— start of DATA BLOCK —

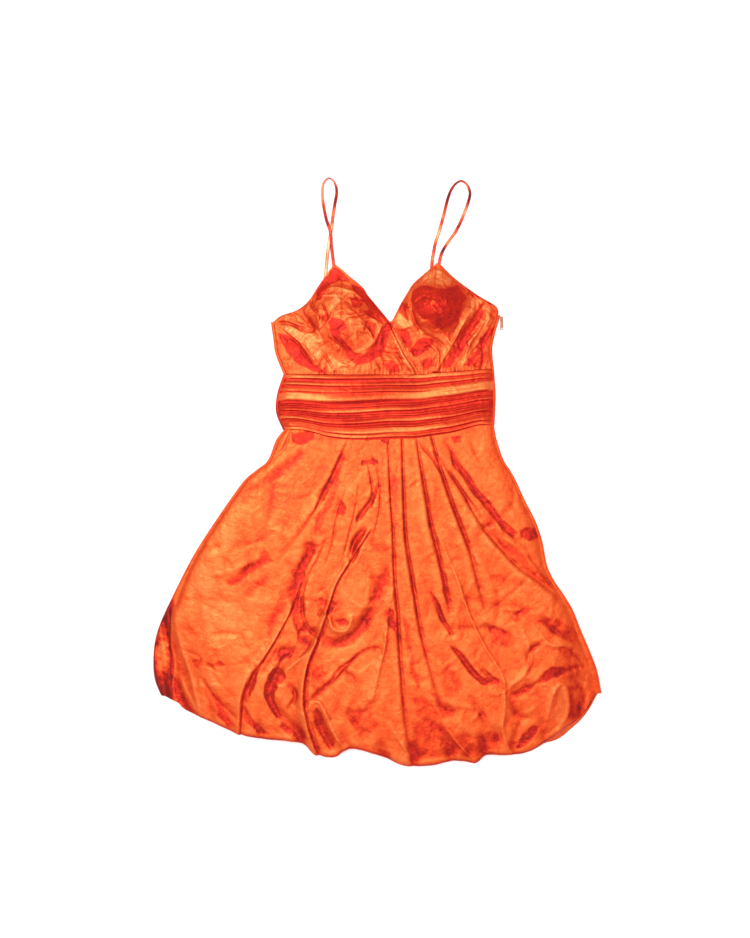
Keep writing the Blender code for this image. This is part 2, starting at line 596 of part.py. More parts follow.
def joined(name, shapes, holes, material, origin):
    """One closed body from overlapping solids, less its holes."""
    whole, *rest = [add_object(f"{name}_{number}", points * MM, faces, material)
                    for number, (points, faces) in enumerate(shapes + holes)]
    for number, other in enumerate(rest, 1):
        change = whole.modifiers.new("join", "BOOLEAN")
        change.operation = "UNION" if number < len(shapes) else "DIFFERENCE"
        change.solver = "EXACT"
        change.object = other
    shape = bpy.data.meshes.new_from_object(
        whole.evaluated_get(bpy.context.evaluated_depsgraph_get()))
    for thing in [whole] + rest:
        bpy.data.objects.remove(thing)
    place = np.array(origin) * MM
    points = [np.array(vertex.co) for vertex in shape.vertices]
    faces = [tuple(face.vertices) for face in shape.polygons]
    bpy.data.meshes.remove(shape)
    return add_object(name, points, faces, material, place)


def slider_solids(floor):
    """Plate beside the seam, with two posts and a bar that make its bridge."""
    wide, long, thick = SLIDER_SIZE
    x = (ZIP_X - BRIDGE_WIDTH / 2, ZIP_X + BRIDGE_WIDTH / 2)
    near, far = TUNNEL_LENGTH / 2, TUNNEL_LENGTH / 2 + BRIDGE_POST
    roof = floor + TUNNEL_HEIGHT
    overlap = BRIDGE_TOP / 3
    plate = block((ZIP_X - wide / 2, ZIP_X + wide / 2), (ZIP_Y - long / 2, ZIP_Y + long / 2),
                  (floor - thick, floor))
    post_z = (floor - overlap, roof + overlap)
    return [plate, block(x, (ZIP_Y - far, ZIP_Y - near), post_z),
            block(x, (ZIP_Y + near, ZIP_Y + far), post_z),
            block(x, (ZIP_Y - far, ZIP_Y + far), (roof, roof + BRIDGE_TOP))]


def pull_solids(axle):
    """Crossbar in the tunnel, a leg on each side of the bridge, and the teardrop plate."""
    z = (axle - PULL_BAR / 2, axle + PULL_BAR / 2)
    inner = BRIDGE_WIDTH / 2 + PULL_CLEAR
    outer = inner + PULL_LEG
    top = ZIP_Y - PULL_SLOT
    rod_y = (ZIP_Y - PULL_BAR / 2, ZIP_Y + PULL_BAR / 2)
    leg_y = (top - PULL_LEG, ZIP_Y + PULL_BAR / 2)
    half = PULL_WIDTH / 2
    centre = ZIP_Y - PULL_LENGTH + half
    turn = [math.pi * step / ROUND_STEPS for step in range(ROUND_STEPS + 1)]
    drop = [(ZIP_X - half * math.cos(a), centre - half * math.sin(a)) for a in turn]
    drop += [(ZIP_X + outer, top), (ZIP_X - outer, top)]
    ring = [(ZIP_X + PULL_HOLE * math.cos(2 * a), centre + PULL_HOLE * math.sin(2 * a))
            for a in turn[:-1]]
    solids = [block((ZIP_X - outer, ZIP_X + outer), rod_y, z),
              block((ZIP_X - outer, ZIP_X - inner), leg_y, z),
              block((ZIP_X + inner, ZIP_X + outer), leg_y, z), prism(drop, *z)]
    return solids, [prism(ring, z[0] - 1, z[1] + 1)]


def clear_scene():
    for thing in list(bpy.data.objects):
        bpy.data.objects.remove(thing)


def add_cloth(name, surface, material, thickness=WALL):
    wall = np.broadcast_to(thickness, surface.shape[:2])
    add_object(name, *cloth_wall(surface, wall), material)


def build():
    clear_scene()
    skirt_satin = cloth_material("skirt_satin", (0.86, 0.12, 0.03), 0.38, 0.25)
    bodice_satin = cloth_material("bodice_satin", (0.84, 0.11, 0.03), 0.36, 0.25)
    band_satin = cloth_material("band_satin", (0.82, 0.10, 0.03), 0.36, 0.25)
    strap_satin = cloth_material("strap_satin", (0.85, 0.13, 0.04), 0.38, 0.25)
    zip_metal = cloth_material("zip_metal", (0.80, 0.16, 0.06), 0.35, 0.3)

    add_cloth("skirt_front", skirt_front_surface(), skirt_satin)
    add_cloth("skirt_back", back_surface((SKIRT_RIM_LEFT, SKIRT_RIM_RIGHT),
                                         (SKIRT_SEAM_LEFT, SKIRT_SEAM_RIGHT),
                                         WAIST, HEM_BACK), skirt_satin)
    band, band_wall = band_front_surface()
    add_cloth("band_front", trimmed(band, BAND_TOP_GAP, WAIST_GAP), band_satin, band_wall)
    band_back = back_surface((BAND_RIM_LEFT, BAND_RIM_RIGHT), (BAND_SEAM_LEFT, BAND_SEAM_RIGHT),
                             BAND_TOP, WAIST, BAND_BACK_ROWS)
    add_cloth("band_back", trimmed(band_back, BAND_TOP_GAP, WAIST_GAP), band_satin)
    add_cloth("bodice_front_left", bodice_front_surface(True), bodice_satin)
    add_cloth("bodice_front_right", bodice_front_surface(False), bodice_satin)
    add_cloth("bodice_back", back_surface((BODICE_RIM_LEFT, BODICE_RIM_RIGHT),
                                          (BODICE_SEAM_LEFT, BODICE_SEAM_RIGHT),
                                          BODICE_BACK_TOP, BAND_TOP, SEAM_ROWS), bodice_satin)
    add_object("strap_left", *strap_mesh(STRAP_LEFT), strap_satin)
    add_object("strap_right", *strap_mesh(STRAP_RIGHT), strap_satin)

    floor = SLIDER_MIDDLE + SLIDER_SIZE[2] / 2
    axle = floor + TUNNEL_HEIGHT / 2
    joined("zip_slider", slider_solids(floor), [], zip_metal, (ZIP_X, ZIP_Y, floor))
    joined("zip_pull", *pull_solids(axle), zip_metal, (ZIP_X, ZIP_Y, axle))


build()
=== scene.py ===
"""Bubble dress in orange satin with thin straps, laid flat on its back.

Lengths in the tables are millimetres, and the meshes are in metres. +X is the
viewer's right, +Y points from the hem to the straps, and +Z points up from
the floor. Columns of a panel run from its top edge to its bottom edge.
"""

import math

import bpy
import numpy as np
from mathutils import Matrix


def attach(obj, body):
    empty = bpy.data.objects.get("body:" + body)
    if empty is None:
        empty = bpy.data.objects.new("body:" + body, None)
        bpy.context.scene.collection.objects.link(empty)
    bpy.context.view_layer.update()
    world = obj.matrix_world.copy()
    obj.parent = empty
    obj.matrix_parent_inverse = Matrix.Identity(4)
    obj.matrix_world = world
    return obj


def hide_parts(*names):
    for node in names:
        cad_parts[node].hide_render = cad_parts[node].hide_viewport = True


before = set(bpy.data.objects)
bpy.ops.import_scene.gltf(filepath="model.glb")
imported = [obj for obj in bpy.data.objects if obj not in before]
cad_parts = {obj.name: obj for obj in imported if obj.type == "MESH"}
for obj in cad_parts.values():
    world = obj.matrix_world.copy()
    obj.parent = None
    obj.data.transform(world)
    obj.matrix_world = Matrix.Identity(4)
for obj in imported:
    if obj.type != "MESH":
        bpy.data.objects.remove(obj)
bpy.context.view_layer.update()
MM = 0.001

# ---------------------------------------------------------------- Studio
# The dress lies on a plain pale floor, seen from straight above. A soft light stands
# to the upper left, a broad one hangs overhead, and the room adds even light.
FLOOR_SIZE = 8.0
FLOOR_DROP = 0.0006        # from the underside of the dress to the floor
CAMERA_HEIGHT = 2.6
SENSOR_WIDTH = 36.0        # of the camera, in its own millimetres
PICTURE_LENGTH = 1.6415    # of the floor, along the picture's long side
PICTURE_MIDDLE = (-0.005, 0.0035)


def soft_light(name, place, size, power):
    """Square soft light that faces the middle of the floor."""
    lamp = bpy.data.lights.new(name, "AREA")
    lamp.shape = "RECTANGLE"
    lamp.size = lamp.size_y = size
    lamp.energy = power
    thing = bpy.data.objects.new(name, lamp)
    thing.location = place
    way = -np.array(place)
    flat = math.hypot(way[0], way[1])
    thing.rotation_euler = (math.atan2(flat, -way[2]), 0, math.atan2(way[1], way[0]) - math.pi / 2)
    bpy.context.scene.collection.objects.link(thing)


lens = bpy.data.cameras.new("camera")
lens.sensor_width = SENSOR_WIDTH
lens.lens = SENSOR_WIDTH * CAMERA_HEIGHT / PICTURE_LENGTH
camera = bpy.data.objects.new("camera", lens)
camera.location = (*PICTURE_MIDDLE, CAMERA_HEIGHT)
bpy.context.scene.collection.objects.link(camera)
bpy.context.scene.camera = camera
bpy.context.scene.view_settings.view_transform = "Standard"

soft_light("key_light", (-0.6, 0.7, 2.5), 0.5, 12)
soft_light("top_light", (-0.15, 0.15, 2.8), 1.9, 22)
room = bpy.data.worlds.new("room")
room.use_nodes = True
sky = room.node_tree.nodes["Background"].inputs
sky["Color"].default_value = (1, 0.97, 0.95, 1)
sky["Strength"].default_value = 0.95
bpy.context.scene.world = room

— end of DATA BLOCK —

- WHAT TO PRODUCE
The required output is an exact reproduction of the lines starting at the one that contains "obj.parent = None" and ending at the one that contains "PICTURE_MIDDLE = (-0.005, 0.0035)". Both boundary lines belong to it.

- EXERCISE SOLUTION
    obj.parent = None
    obj.data.transform(world)
    obj.matrix_world = Matrix.Identity(4)
for obj in imported:
    if obj.type != "MESH":
        bpy.data.objects.remove(obj)
bpy.context.view_layer.update()
MM = 0.001

# ---------------------------------------------------------------- Studio
# The dress lies on a plain pale floor, seen from straight above. A soft light stands
# to the upper left, a broad one hangs overhead, and the room adds even light.
FLOOR_SIZE = 8.0
FLOOR_DROP = 0.0006        # from the underside of the dress to the floor
CAMERA_HEIGHT = 2.6
SENSOR_WIDTH = 36.0        # of the camera, in its own millimetres
PICTURE_LENGTH = 1.6415    # of the floor, along the picture's long side
PICTURE_MIDDLE = (-0.005, 0.0035)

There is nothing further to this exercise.